Como un espejo reluciente de aguas verdeazuladas, al fondo se dibujaba el lago del que se ha dicho mucho y que ha despertado la imaginación de los lugareños. Era un agua limpia y translúcida. La temperatura era estándar: ni fría ni caliente. Unos botecitos había en la orilla en los que algunas familias navegaban. La laguna no debió tener más de tres metros de profundidad en su parte más honda.

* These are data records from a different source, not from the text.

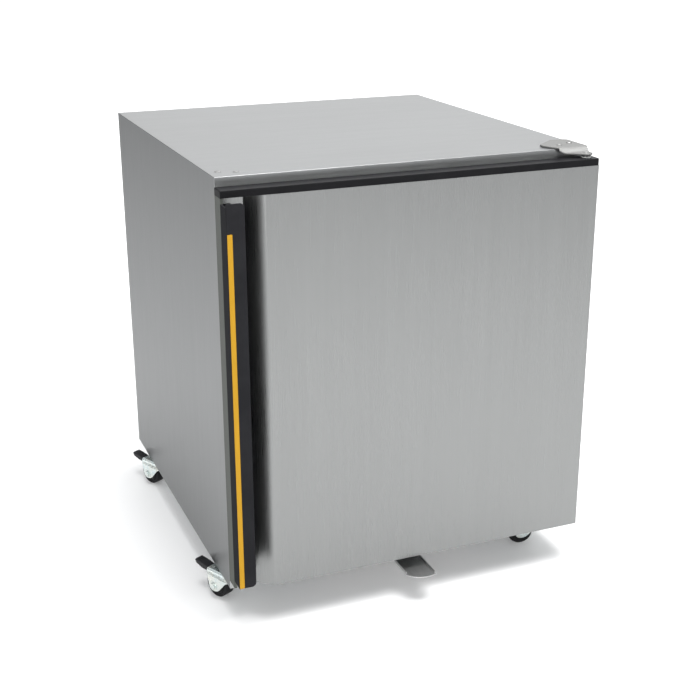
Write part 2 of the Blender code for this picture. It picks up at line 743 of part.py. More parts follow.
def thermostat():
    y, z = FRONT + 0.060, 0.695
    wall = CAVITY_HALF - GAP
    box("thermostat_body", (wall - 0.030, y - 0.032, z - 0.024), (wall, y + 0.032, z + 0.024),
        white_plastic)
    face = wall - 0.030 - GAP
    knob = cylinder("thermostat_knob", (face - 0.014, y, z), 0.016, 0.014, axis="X",
                    finish=black_plastic)
    pointer = box("thermostat_pointer", (face - 0.017, y - 0.0015, z - 0.002),
                  (face - 0.001, y + 0.0015, z + 0.0175))
    join(knob, pointer)
    attach(moving_frame("thermostat_axis", (face, y, z)), knob)


# ---- Condensate tray ----
def tray():
    """A shallow pan with a flanged tab that reaches out under the door."""
    pan = box("condensate_tray", (-TRAY_HALF, TRAY_FRONT, TRAY_FLOOR),
              (TRAY_HALF, TRAY_BACK, TRAY_RIM), stainless)
    hollow = box("tray_hollow", (-TRAY_HALF + TRAY_WALL, TRAY_FRONT + TRAY_WALL,
                                 TRAY_FLOOR + TRAY_WALL),
                 (TRAY_HALF - TRAY_WALL, TRAY_BACK - TRAY_WALL, 0.1))
    level = TRAY_FLOOR + 0.006
    front = DOOR_FACE - TAB_REACH
    outline = [(-TAB_HALF, TRAY_FRONT + 0.001), (-TAB_HALF, front + 0.022),
               (-0.019, front + 0.010), (-0.010, front + 0.003), (0.002, front), (0.012, front),
               (TAB_HALF, front + 0.003), (TAB_HALF, TRAY_FRONT + 0.001)]
    tab = plate("tray_tab", [outline], TRAY_WALL, "XY", level)
    left = box("tab_flange_left", (-TAB_HALF, front + 0.022, level),
               (-TAB_HALF + TRAY_WALL, TRAY_FRONT + 0.001, level + 0.0055))
    right = box("tab_flange_right", (TAB_HALF - TRAY_WALL, front + 0.006, level),
                (TAB_HALF, TRAY_FRONT + 0.001, level + 0.0055))
    join(tab, left, right)
    join(cut(pan, hollow), tab)
    attach(moving_frame("tray_slide", (0, TRAY_FRONT, TRAY_FLOOR)), pan)

    wall, gap = 0.0012, 0.0008
    side = TRAY_HALF + gap
    top, low = BODY_BOTTOM - GAP, TRAY_FLOOR - gap
    ledge = 0.012
    outer = side + wall
    outline = [(-side + ledge, low), (-side, low), (-side, top - wall), (side, top - wall),
               (side, low), (side - ledge, low), (side - ledge, low - wall), (outer, low - wall),
               (outer, top), (-outer, top), (-outer, low - wall), (-side + ledge, low - wall)]
    plate("tray_runner", [outline], 0.290, "XZ", TRAY_FRONT + 0.004, galvanised)


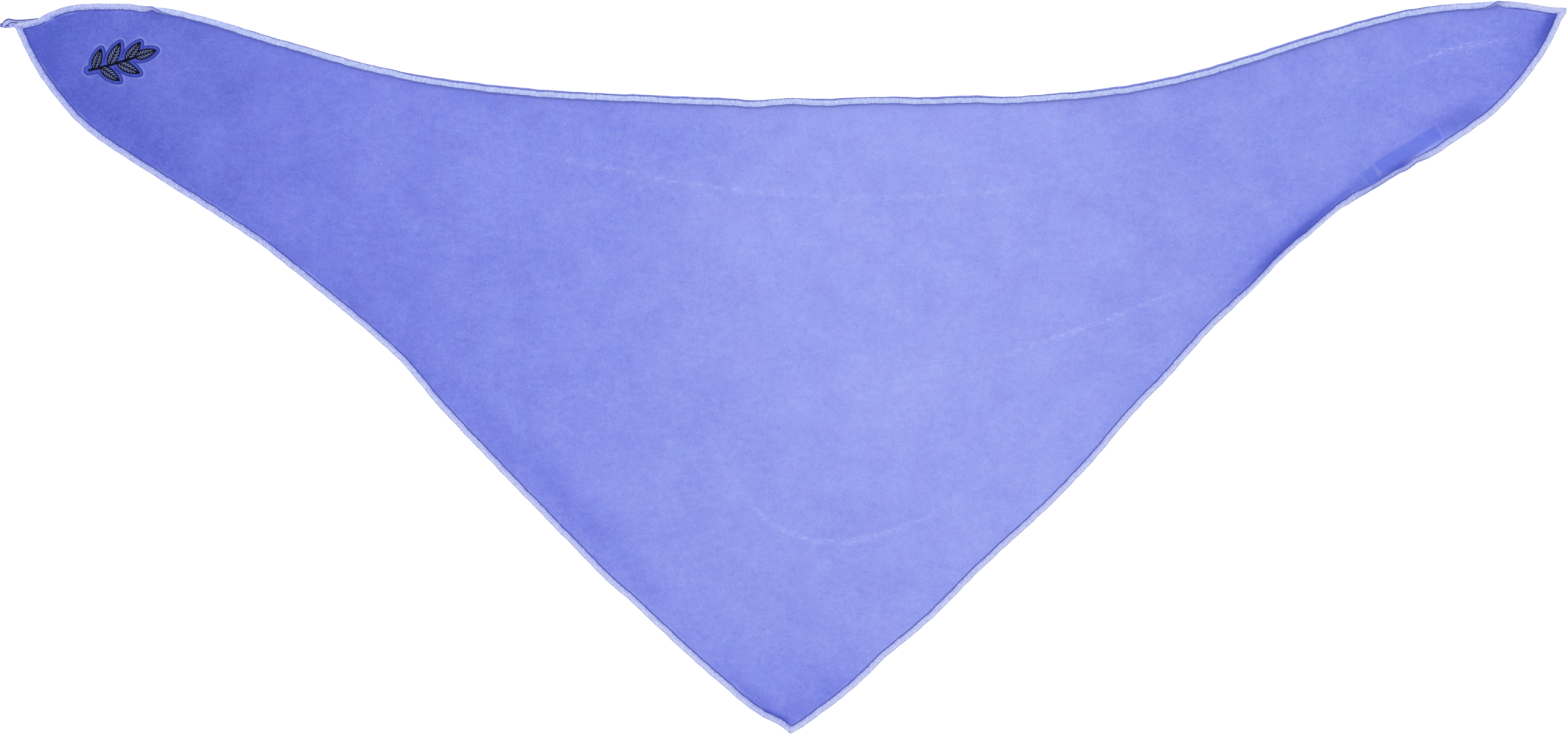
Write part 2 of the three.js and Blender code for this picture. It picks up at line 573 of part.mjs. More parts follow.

Continuamos penetrando en el interior. Se veían rocas tan extrañas que parecían esculturas hechas por una mano humana. Los colores también eran impresionantes y confusos. La caminata, a pesar de ser exhaustiva, no era dificultosa debido a que el camino está flanqueado por escaleras de hierro. Hay gradas y senderos artificiales. Se estima que esta gran abertura de la roca se formó en el periodo Paleozoico, hace centenares de millones de años.

El fin del recorrido

Faltaban ya solo unos 30 metros de recorrido para terminar el trayecto y decidimos seguir caminando hasta tocar el final. La cueva se hacía a cada paso más estrecha y más abrupta; la luz de los faroles ya no llegaba allí; no había gradas, ni escaleras, ni el sendero artificial que había en los otros lugares más próximos a la entrada; había que andar a veces agachado y otras, con el cuerpo de perfil. Teníamos que avanzar a tientas y palpando las paredes para no chocar con alguna piedra inadvertida. Tras unos resbalones, y de uno que otro tropezón, pudimos distinguir el final. El término de la gruta de San Pedro es como la cola de una lagartija en comparación con su cuerpo: delgadísimo.

Al emprender el retorno seguimos tomando fotografías. Cogimos en nuestros bolsillos algunas piedras que presentaban formas y colores extraños y observamos atentamente la conformación de la tierra que teníamos a nuestros pies. Al salir de la caverna, sentíamos de distinta manera el entorno y la naturaleza.